Return, exactly as written, every line from the first line of the data below through the line that contains "lower_lip = 0.86".

-- start DATASET SECTION --

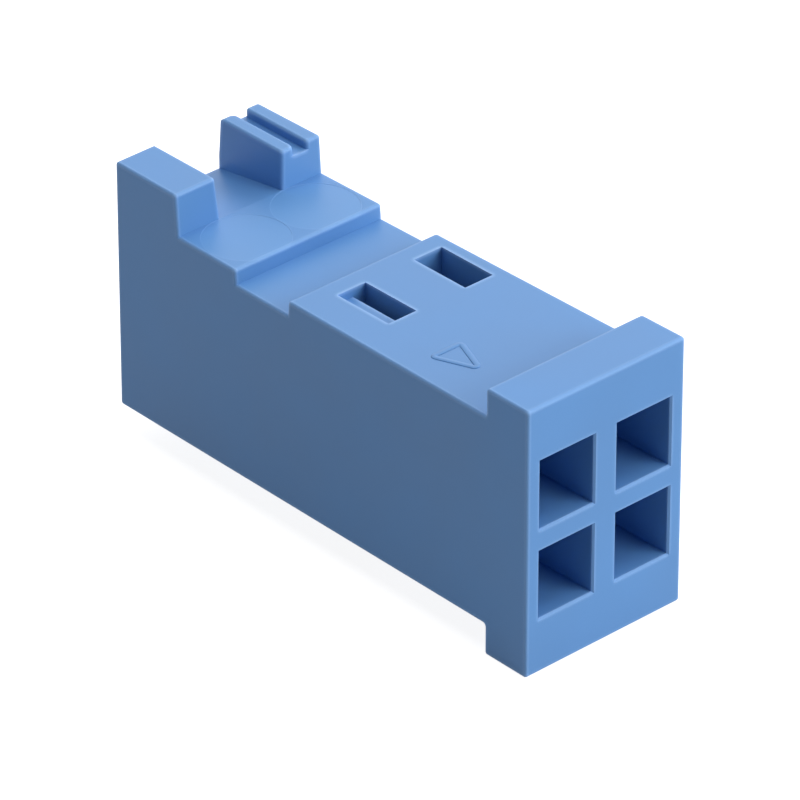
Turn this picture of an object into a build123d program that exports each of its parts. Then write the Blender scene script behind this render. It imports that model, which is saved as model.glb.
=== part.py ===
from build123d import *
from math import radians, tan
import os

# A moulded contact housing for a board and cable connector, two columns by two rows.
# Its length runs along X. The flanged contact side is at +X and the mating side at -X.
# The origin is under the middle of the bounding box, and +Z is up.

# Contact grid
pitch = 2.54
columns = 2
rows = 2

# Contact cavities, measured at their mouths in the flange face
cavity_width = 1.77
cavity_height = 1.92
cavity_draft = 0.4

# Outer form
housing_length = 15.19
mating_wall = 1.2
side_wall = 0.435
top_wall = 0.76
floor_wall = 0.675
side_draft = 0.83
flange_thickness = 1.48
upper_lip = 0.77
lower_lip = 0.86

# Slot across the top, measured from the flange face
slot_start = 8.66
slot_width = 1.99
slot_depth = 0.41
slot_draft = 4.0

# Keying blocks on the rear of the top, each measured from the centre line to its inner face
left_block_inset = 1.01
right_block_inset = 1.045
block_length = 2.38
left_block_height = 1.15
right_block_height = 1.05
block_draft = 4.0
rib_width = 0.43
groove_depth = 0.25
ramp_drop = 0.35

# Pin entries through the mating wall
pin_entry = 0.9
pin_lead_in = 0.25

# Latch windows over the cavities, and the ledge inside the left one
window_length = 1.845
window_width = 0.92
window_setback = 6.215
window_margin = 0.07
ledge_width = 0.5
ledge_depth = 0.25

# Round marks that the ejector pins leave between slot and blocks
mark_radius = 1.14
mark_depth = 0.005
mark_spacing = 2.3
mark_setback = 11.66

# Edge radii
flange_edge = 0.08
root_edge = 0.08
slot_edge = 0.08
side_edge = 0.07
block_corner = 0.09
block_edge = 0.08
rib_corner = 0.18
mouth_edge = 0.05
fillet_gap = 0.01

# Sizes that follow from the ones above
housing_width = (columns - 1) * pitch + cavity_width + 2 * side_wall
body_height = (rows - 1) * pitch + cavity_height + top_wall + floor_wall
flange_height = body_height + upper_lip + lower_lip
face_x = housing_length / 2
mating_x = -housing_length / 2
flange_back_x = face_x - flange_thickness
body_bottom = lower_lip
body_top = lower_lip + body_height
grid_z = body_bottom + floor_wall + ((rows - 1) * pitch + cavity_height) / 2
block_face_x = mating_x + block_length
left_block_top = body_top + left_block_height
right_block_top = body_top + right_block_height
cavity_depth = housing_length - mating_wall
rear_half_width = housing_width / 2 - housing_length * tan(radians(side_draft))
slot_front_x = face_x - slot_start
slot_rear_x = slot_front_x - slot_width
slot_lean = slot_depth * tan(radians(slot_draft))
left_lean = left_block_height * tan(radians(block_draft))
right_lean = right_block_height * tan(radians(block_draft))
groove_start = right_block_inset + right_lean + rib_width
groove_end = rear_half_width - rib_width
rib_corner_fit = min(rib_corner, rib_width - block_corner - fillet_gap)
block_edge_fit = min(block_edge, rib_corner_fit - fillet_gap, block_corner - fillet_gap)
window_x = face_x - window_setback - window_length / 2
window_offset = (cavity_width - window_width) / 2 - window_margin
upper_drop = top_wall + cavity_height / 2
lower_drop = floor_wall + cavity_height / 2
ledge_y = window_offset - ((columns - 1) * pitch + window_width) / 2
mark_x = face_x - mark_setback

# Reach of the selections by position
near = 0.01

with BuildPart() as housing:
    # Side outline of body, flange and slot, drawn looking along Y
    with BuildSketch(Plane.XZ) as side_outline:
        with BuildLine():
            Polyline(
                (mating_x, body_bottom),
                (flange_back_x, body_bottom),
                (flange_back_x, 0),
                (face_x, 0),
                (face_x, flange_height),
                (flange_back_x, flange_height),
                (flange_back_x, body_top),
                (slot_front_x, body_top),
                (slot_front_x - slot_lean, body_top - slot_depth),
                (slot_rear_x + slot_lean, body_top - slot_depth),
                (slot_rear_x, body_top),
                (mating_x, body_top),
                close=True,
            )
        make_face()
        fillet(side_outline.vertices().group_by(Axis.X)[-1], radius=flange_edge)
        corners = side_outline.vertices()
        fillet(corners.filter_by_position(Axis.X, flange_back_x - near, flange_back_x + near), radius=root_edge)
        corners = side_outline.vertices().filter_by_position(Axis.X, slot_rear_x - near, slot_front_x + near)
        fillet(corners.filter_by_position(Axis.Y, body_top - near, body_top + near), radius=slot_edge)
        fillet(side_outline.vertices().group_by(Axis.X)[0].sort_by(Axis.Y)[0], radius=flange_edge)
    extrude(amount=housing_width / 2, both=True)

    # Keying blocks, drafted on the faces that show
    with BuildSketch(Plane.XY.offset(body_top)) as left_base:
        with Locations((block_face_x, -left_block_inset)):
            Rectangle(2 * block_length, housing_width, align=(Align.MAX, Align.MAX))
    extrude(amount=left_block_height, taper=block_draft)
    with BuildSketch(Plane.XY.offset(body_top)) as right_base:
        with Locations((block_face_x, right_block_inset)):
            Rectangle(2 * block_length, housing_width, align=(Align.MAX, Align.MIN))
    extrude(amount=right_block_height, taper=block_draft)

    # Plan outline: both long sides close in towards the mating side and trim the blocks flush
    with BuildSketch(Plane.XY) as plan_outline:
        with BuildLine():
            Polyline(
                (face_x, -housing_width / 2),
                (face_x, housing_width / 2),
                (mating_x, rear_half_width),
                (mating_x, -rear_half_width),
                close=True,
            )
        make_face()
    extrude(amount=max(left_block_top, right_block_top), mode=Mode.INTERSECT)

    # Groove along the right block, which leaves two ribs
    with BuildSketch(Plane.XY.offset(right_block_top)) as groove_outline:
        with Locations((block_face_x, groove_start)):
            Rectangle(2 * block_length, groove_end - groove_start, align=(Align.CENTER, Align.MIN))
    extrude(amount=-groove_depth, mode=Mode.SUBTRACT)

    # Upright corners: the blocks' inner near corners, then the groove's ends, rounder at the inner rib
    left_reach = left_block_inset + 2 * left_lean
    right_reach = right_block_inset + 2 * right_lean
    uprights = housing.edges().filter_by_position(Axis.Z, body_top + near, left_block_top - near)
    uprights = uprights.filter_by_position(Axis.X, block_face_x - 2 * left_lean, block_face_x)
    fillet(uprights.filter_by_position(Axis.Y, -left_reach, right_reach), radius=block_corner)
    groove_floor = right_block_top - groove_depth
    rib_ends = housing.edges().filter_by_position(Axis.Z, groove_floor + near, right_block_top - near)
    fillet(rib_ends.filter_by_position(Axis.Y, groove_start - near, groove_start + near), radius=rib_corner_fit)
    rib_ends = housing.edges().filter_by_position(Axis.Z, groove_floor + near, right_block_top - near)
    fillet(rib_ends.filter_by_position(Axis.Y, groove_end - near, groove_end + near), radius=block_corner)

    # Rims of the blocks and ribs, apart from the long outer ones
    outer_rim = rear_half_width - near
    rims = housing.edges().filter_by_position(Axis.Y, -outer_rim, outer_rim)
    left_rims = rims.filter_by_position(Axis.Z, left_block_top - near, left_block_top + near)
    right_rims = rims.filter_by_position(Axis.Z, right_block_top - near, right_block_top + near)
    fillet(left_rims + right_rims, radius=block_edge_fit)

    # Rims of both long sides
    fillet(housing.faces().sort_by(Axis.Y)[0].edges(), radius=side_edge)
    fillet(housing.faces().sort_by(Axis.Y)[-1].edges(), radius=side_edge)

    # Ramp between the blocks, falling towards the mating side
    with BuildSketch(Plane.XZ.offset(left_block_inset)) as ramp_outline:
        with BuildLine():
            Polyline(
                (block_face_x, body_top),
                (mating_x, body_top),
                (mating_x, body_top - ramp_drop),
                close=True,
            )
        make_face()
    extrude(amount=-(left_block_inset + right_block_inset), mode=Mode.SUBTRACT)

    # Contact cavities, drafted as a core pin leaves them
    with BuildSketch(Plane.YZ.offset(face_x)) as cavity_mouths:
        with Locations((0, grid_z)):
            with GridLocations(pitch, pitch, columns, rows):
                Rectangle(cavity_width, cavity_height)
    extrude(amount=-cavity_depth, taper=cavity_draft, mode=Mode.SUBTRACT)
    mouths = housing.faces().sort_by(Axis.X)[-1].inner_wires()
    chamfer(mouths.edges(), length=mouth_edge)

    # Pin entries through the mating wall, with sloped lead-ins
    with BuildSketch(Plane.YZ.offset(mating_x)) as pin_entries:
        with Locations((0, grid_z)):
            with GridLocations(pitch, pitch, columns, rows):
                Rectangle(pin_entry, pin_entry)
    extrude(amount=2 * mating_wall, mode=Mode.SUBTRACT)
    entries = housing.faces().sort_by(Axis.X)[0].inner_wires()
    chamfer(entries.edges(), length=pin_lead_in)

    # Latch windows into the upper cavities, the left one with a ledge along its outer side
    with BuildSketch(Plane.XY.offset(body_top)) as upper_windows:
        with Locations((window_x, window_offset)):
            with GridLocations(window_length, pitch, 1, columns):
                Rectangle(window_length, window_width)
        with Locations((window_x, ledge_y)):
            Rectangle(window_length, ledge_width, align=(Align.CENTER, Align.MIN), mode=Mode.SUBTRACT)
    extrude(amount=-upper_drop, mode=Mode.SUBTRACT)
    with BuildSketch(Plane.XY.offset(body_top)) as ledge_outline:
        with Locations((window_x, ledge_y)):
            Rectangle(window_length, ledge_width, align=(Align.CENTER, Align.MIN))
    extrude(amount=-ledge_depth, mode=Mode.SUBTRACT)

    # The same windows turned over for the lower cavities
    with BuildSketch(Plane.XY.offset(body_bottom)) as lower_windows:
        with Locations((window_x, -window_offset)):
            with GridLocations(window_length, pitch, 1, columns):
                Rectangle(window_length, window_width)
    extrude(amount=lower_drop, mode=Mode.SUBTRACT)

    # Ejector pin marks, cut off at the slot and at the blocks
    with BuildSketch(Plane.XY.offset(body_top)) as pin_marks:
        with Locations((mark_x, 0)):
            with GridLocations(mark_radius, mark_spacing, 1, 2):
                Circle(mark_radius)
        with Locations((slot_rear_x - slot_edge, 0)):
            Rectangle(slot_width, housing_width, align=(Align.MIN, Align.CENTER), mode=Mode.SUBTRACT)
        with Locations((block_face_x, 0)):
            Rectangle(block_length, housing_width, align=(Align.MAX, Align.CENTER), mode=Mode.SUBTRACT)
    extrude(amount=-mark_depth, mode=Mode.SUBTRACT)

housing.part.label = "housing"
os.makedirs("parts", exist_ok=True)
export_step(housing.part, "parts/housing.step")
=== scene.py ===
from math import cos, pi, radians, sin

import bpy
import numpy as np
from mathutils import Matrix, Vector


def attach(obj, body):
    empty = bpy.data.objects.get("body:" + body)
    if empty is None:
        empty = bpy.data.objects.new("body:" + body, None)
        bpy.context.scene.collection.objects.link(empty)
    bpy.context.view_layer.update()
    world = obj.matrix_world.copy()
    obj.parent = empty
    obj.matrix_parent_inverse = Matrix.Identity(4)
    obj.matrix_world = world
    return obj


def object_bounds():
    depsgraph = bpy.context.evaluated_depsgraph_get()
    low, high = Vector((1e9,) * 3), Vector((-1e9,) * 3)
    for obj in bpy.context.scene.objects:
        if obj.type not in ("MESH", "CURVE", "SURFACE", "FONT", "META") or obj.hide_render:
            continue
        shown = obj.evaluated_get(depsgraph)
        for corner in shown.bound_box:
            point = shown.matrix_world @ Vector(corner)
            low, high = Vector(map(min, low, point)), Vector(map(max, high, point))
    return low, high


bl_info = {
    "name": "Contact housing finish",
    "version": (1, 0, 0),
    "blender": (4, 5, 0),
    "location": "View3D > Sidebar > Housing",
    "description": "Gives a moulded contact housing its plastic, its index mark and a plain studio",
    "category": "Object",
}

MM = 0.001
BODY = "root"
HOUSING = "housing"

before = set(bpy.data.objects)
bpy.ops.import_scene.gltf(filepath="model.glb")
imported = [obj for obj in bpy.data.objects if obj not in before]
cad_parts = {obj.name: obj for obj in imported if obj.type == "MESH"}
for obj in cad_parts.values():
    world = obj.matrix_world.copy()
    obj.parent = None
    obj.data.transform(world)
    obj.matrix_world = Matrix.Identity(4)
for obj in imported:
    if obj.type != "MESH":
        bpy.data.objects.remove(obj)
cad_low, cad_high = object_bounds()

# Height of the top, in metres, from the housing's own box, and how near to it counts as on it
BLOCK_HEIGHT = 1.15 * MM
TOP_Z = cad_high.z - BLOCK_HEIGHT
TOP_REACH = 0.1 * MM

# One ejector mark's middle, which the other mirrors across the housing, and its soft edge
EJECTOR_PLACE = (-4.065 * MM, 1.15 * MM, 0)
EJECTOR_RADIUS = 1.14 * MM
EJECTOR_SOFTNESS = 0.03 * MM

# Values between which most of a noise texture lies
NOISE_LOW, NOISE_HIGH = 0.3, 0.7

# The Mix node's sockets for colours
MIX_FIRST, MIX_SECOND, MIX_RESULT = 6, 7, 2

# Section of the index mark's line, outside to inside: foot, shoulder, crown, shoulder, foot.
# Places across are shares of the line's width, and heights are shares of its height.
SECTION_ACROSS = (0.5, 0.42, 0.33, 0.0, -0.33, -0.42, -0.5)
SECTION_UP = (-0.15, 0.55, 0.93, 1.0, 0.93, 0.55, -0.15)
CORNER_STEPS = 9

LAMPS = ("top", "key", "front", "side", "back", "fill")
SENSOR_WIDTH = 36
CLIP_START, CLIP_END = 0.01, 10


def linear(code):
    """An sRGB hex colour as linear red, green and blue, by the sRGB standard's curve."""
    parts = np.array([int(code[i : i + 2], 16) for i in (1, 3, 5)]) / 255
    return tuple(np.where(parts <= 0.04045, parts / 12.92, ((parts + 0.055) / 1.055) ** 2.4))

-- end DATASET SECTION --

_EXERCISE SOLUTION:_
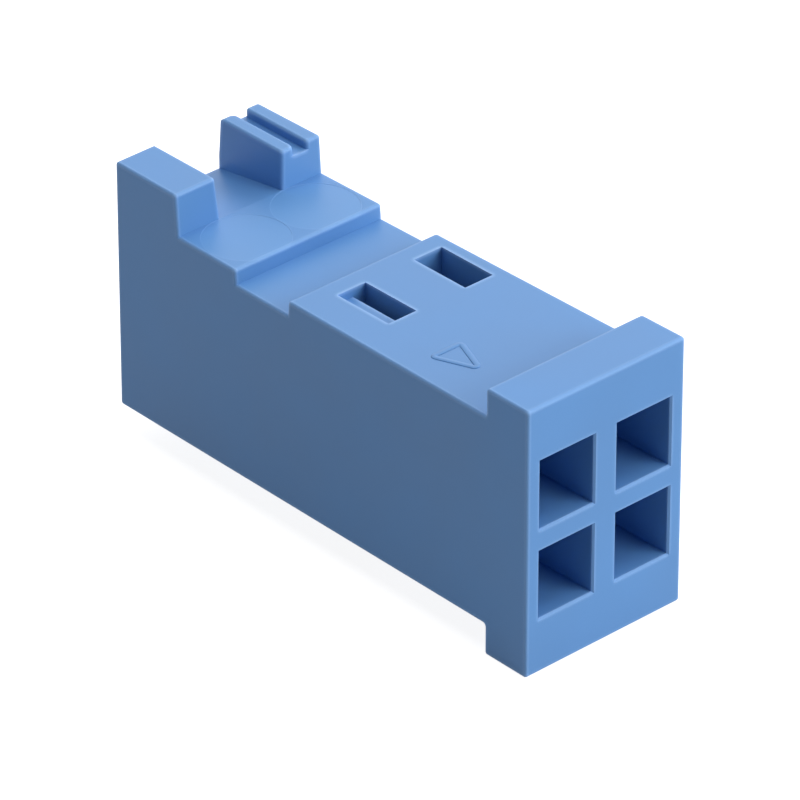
Turn this picture of an object into a build123d program that exports each of its parts. Then write the Blender scene script behind this render. It imports that model, which is saved as model.glb.
=== part.py ===
from build123d import *
from math import radians, tan
import os

# A moulded contact housing for a board and cable connector, two columns by two rows.
# Its length runs along X. The flanged contact side is at +X and the mating side at -X.
# The origin is under the middle of the bounding box, and +Z is up.

# Contact grid
pitch = 2.54
columns = 2
rows = 2

# Contact cavities, measured at their mouths in the flange face
cavity_width = 1.77
cavity_height = 1.92
cavity_draft = 0.4

# Outer form
housing_length = 15.19
mating_wall = 1.2
side_wall = 0.435
top_wall = 0.76
floor_wall = 0.675
side_draft = 0.83
flange_thickness = 1.48
upper_lip = 0.77
lower_lip = 0.86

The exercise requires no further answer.